C’est la fin de « l’innovation washing » pour les grands groupes mais surtout la douche froide pour les start-up qui dépendent des dépenses discrétionnaires de donneurs d’ordres pris dans la tourmente de la crise sanitaire. C’est ce qu’illustre l’étude menée par « Raise et Bain & Cie » dans le cadre de leur programme « David avec Goliath » auprès de 26 grands groupes et de 120 jeunes entreprises. Selon cette enquête publiée le 11 juin, la crise liée au Covid-19 a provoqué une interruption de 70% des nouvelles collaborations en phase de prospection commerciale et un ralentissement conséquent de près de 30% des partenariats déjà établis. « Derrière ce paysage sombre, se cachent quelques belles histoires de solidarité », nuance toutefois Olivier Marchal, président de Bain & Cie en France, pendant le webinar commentant les résultats de l’étude. 35% des grandes entreprises ont ainsi aidé financièrement leurs jeunes partenaires au travers d’avances de trésorerie ou des paiements rapides, 50% d’entres elles les ont aidés à développer des opportunités commerciales, et 80% ont continué à animer leurs alliances avec de jeunes entreprises en passant en mode virtuel. Par ailleurs, 45% des grandes entreprises ont lancé pendant la crise une initiative citoyenne avec un partenaire start-up.
Le moment de vérité
« Année après année, nous avons encouragé les collaborations entre les « David » et les « Goliath » que sont les jeunes et les grandes entreprises, et démontré combien leurs alliances nourrissaient leur succès commun.
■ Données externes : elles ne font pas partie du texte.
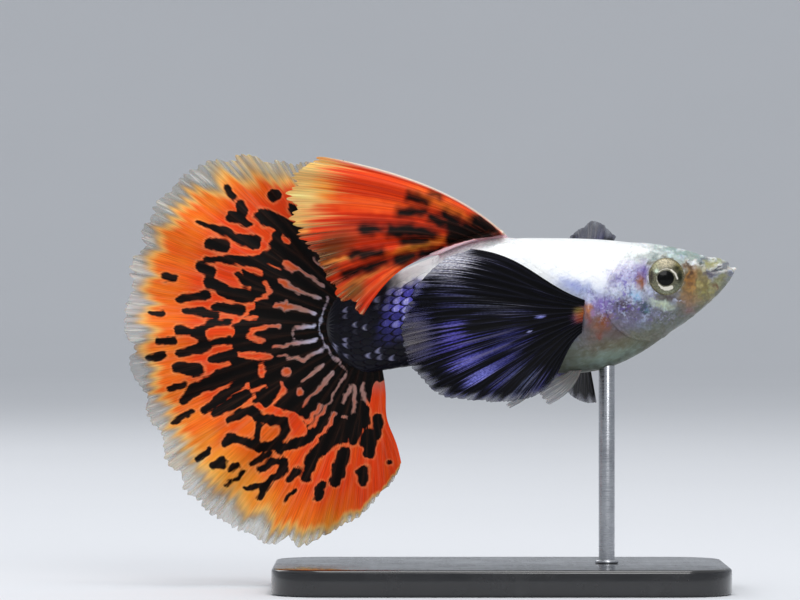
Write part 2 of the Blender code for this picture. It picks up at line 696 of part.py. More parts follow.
def make_stand_base(finish):
    """A flat plate with round corners, a soft upper edge and a socket for the rod."""
    bm = bmesh.new()
    bmesh.ops.create_cube(bm, size=1.0)
    size = Matrix.Diagonal((STAND_LENGTH, STAND_WIDTH, STAND_THICKNESS, 1.0))
    bmesh.ops.transform(bm, matrix=size, verts=bm.verts)
    bmesh.ops.translate(bm, vec=(0, 0, STAND_THICKNESS / 2), verts=bm.verts)
    upright = [e for e in bm.edges if abs(e.verts[0].co.z - e.verts[1].co.z) > STAND_THICKNESS / 2]
    bmesh.ops.bevel(bm, geom=upright, offset=STAND_CORNER, segments=6, profile=0.5, affect="EDGES")
    rim = [e for e in bm.edges if all(v.co.z > STAND_THICKNESS / 2 for v in e.verts)]
    bmesh.ops.bevel(bm, geom=rim, offset=STAND_EDGE, segments=2, profile=0.5, affect="EDGES")
    base = add_object("stand_base", mesh_from("stand_base", bm), finish)
    floor = STAND_THICKNESS - ROD_SINK
    combine(base, [cylinder("socket", ROD_RADIUS + GAP, floor, 2 * STAND_THICKNESS, finish)], "DIFFERENCE")


def make_stand_rod(finish):
    """The rod, its top cut to the slope of the breast."""
    rod = cylinder("stand_rod", ROD_RADIUS, STAND_THICKNESS - ROD_SINK + GAP, ROD_ROUGH_TOP, finish)
    for v in rod.data.vertices:
        if v.co.z > STAND_THICKNESS:
            v.co.z = belly_z(v.co.x, v.co.y) - GAP


def clear_scene():
    for obj in list(bpy.data.objects):
        bpy.data.objects.remove(obj)


def main():
    clear_scene()
    skin = material("pearl_skin", (0.86, 0.87, 0.9), 0.3)
    blue = material("blue_scales", (0.16, 0.2, 0.55), 0.3, 0.4)
    eye = material("eye", (0.05, 0.05, 0.04), 0.1)
    orange = material("orange_fin", (0.85, 0.22, 0.04), 0.45)
    black = material("black_fin", (0.02, 0.02, 0.06), 0.4)
    grey = material("clear_fin", (0.3, 0.32, 0.36), 0.4)
    acrylic = material("stand_black", (0.03, 0.03, 0.03), 0.35)
    steel = material("stand_steel", (0.6, 0.6, 0.62), 0.3, 1.0)
    make_head(skin)
    make_trunk(skin)
    make_tail_stalk(blue)
    make_eye("eye_right", -1, eye)
    make_eye("eye_left", 1, eye)
    make_fin("tail_fin", tail_point, TAIL_RAYS, TAIL_STATIONS, TAIL_FRINGE, TAIL_RIDGE, orange)
    make_fin("dorsal_fin", dorsal_point, DORSAL_RAYS, DORSAL_STATIONS, DORSAL_FRINGE, DORSAL_RIDGE, orange)
    for name, place in (
        ("pectoral_fin_right", near_pectoral_point),
        ("pectoral_fin_left", far_pectoral_point),
    ):
        make_fin(name, place, PECTORAL_RAYS, PECTORAL_STATIONS, PECTORAL_FRINGE, PECTORAL_RIDGE, black)
    for name, side in (("pelvic_fin_right", -1), ("pelvic_fin_left", 1)):
        make_fin(name, pelvic_place(side), PELVIC_RAYS, PELVIC_STATIONS, PELVIC_FRINGE, PELVIC_RIDGE, grey)
    make_fin(
        "gonopodium", gonopodium_point, GONOPODIUM_RAYS, GONOPODIUM_STATIONS, GONOPODIUM_FRINGE,
        GONOPODIUM_RIDGE, grey,
    )
    make_stand_base(acrylic)
    make_stand_rod(steel)
    for obj in bpy.data.objects:
        obj.data.transform(Matrix.Scale(MM, 4))


main()
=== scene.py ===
"""The looks of a life-size male fancy guppy, held on a small display stand.

The fish faces +X and shows its right side to -Y. Z is up and the floor is Z = 0. Sizes are in
millimetres and are scaled to metres as each mesh is filled in. The body and the fins follow the same
curves as the solids do, with scales, ray ridges, lips and lids added.
"""

import logging
import math
from dataclasses import dataclass
from enum import Enum

import bpy
import numpy as np
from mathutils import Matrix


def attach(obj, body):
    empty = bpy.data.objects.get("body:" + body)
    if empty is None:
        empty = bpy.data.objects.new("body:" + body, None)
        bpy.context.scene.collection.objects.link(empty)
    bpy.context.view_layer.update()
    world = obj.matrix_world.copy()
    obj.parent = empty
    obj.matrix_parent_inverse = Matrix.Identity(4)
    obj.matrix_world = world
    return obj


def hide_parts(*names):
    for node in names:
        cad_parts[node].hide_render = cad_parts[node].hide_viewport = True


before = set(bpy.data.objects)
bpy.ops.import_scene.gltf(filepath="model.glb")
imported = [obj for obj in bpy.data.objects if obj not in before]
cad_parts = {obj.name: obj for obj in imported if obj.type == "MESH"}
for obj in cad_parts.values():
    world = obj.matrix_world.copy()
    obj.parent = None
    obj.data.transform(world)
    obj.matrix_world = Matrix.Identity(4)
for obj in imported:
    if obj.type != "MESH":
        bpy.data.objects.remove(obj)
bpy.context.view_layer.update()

log = logging.getLogger("guppy")

MM = 0.001
Array = np.ndarray
Point = tuple[float, float]
Colour = tuple[float, float, float]
Vector = tuple[float, float, float]
Stroke = tuple[float, ...]
Socket = bpy.types.NodeSocket
FULL_TURN = 2 * math.pi


def paint(red: float, green: float, blue: float) -> Colour:
    """Turns a screen colour into the light that a shader mixes.

    Args:
        red: Red, from 0 to 255.
        green: Green, from 0 to 255.
        blue: Blue, from 0 to 255.

    Returns:
        The colour in linear light, each from 0 to 1.
    """
    return tuple(
        c / 12.92 if c <= 0.04045 else ((c + 0.055) / 1.055) ** 2.4
        for c in (red / 255, green / 255, blue / 255)
    )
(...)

La crise sanitaire, économique et sociale provoquée par le Covid-19 est sans précédent, et les alliances, elles aussi, en sortiront transformées», explique Gonzague de Blignières, co-fondateur de RAISE. De fait, la crise a agi comme un révélateur des faiblesses mais aussi des forces des alliances établies: pour les grands groupes, soudainement confrontés à une diminution de leurs moyens, ils ont été forcés de se concentrer sur des résultats importants en passant du "nice to have au must have". Pour les jeunes entreprises, il s’est révélé crucial de solidifier et valoriser leur offre cœur de métier auprès de leurs clients. Message bien reçu côté startup : « Pour les 24 prochains mois, l’attention sera portée sur comment nous nous vendons et nous rendons indispensables », assure Quentin Guilluy, co-fondateur d’Andjaro, éditeur d’une plateforme de transfert ponctuel de collaborateurs. En remettant la création de valeur au cœur des priorités, la crise a certes montré la nécessité d’adapter les alliances entre grandes et jeunes entreprises, mais elle a aussi établi la pertinence de ces dernières. En effet, 95% des grandes entreprises jugent les alliances avec des start-up toujours pertinentes voire déterminantes pour la reprise économique. A l’avenir seront favorisées les alliances jugées essentielles à la création de valeur pour l’activité actuelle ou pour la reprise.
Et le M&A dans tout ça ?
Le secrétaire d’Etat chargé du numérique Cédric O, présent au Webinar, n’a pas manqué de soulever l’épineuse question des stratégies de M&A de grands groupes vis-à-vis des start-up, dont il constate une absence préoccupante, laissant ce terrain de jeux aux seuls Gafa. Le responsable de la transformation et de l’innovation chez Casino, Martin Calmels, ainsi que son homologue chez Carrefour Mathieu Benkerant ont défendu leurs positions en assurant mener une stratégie d’acquisitions ciblée mais attentive à ne pas priver les start-up de leur marché, risque inhérent à toute prise de participation capitalistique.